«Достоевский горит в тени Путина». Нужен ли запрет российской музыки и как сделать язык врага оружием против него — Ярослав Грицак
Известный историк Ярослав Грицак в интервью Радио НВ анализирует резонансные решения Рады о запрете российской музыки в медиапространстве и общественных местах, а также запрете импорта и распространения книг и другой издательской продукции из России.
Цей матеріал також доступний українською
С Ярославом Грицаком пообщался главный редактор Радио НВ Алексей Тарасов.
— По вашему мнению, как российская музыка работает на врага?

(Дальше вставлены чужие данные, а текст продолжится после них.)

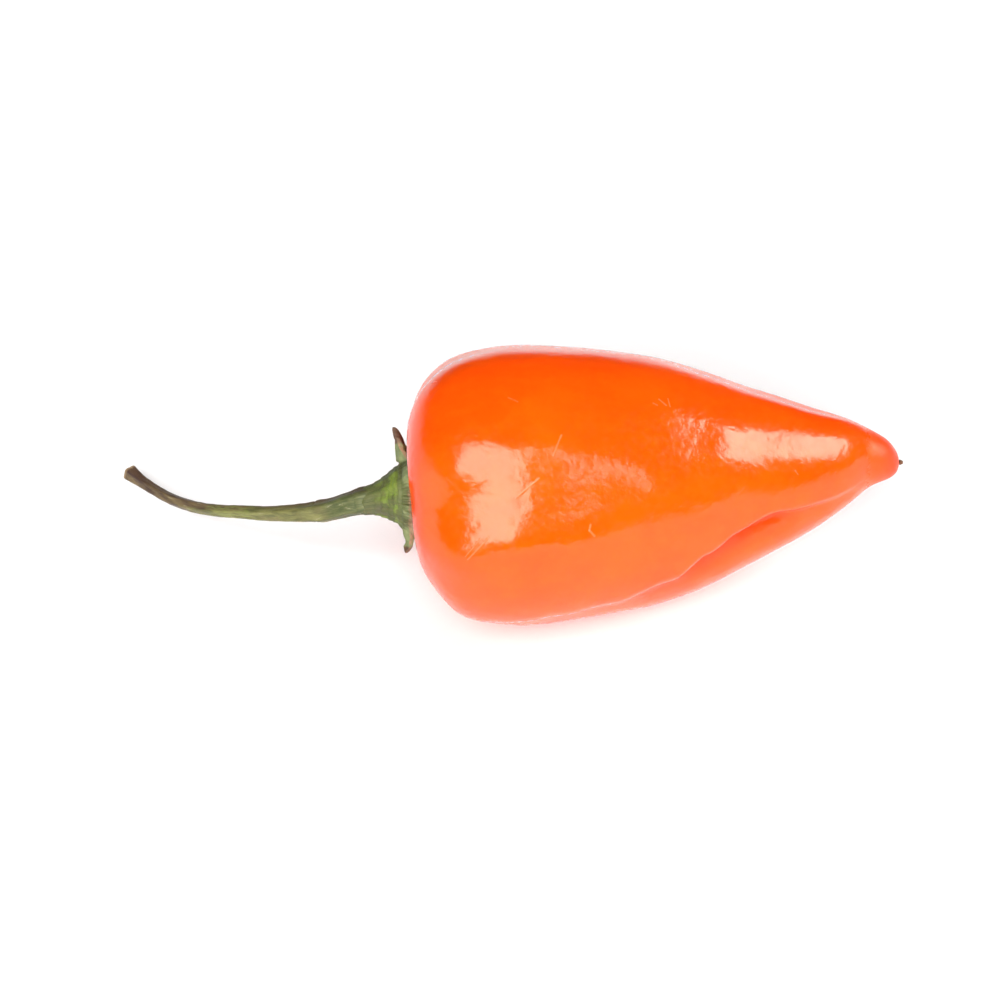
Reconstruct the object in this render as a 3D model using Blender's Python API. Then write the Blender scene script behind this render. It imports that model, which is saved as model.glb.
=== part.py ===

— Российская музыка очень разная. Я, знаете, старый рокмен, кроме того что историк. И я тоже вырос на российской рок-музыке, хотя она не была главной, но важной для меня. И я могу сказать, что ни один российский рокмен не скурвился. Ни один из них не стал на сторону Путина, напротив, они все антипутинские и очень проукраинские. Я имею в виду Гребенщикова, Шевчука, Макаревича. Я могу продолжать список. Другое дело, что есть такая музыка, которую называет Артем Троицкий — кстати, тоже один из идеологов российского рока, он тоже очень проукраинский — так вот он это называет, простите на слове, говно-рок! Говно-рок это и есть, и он попсовый. Попса есть пророссийская, пропутинская. Я категорически за ее запрет.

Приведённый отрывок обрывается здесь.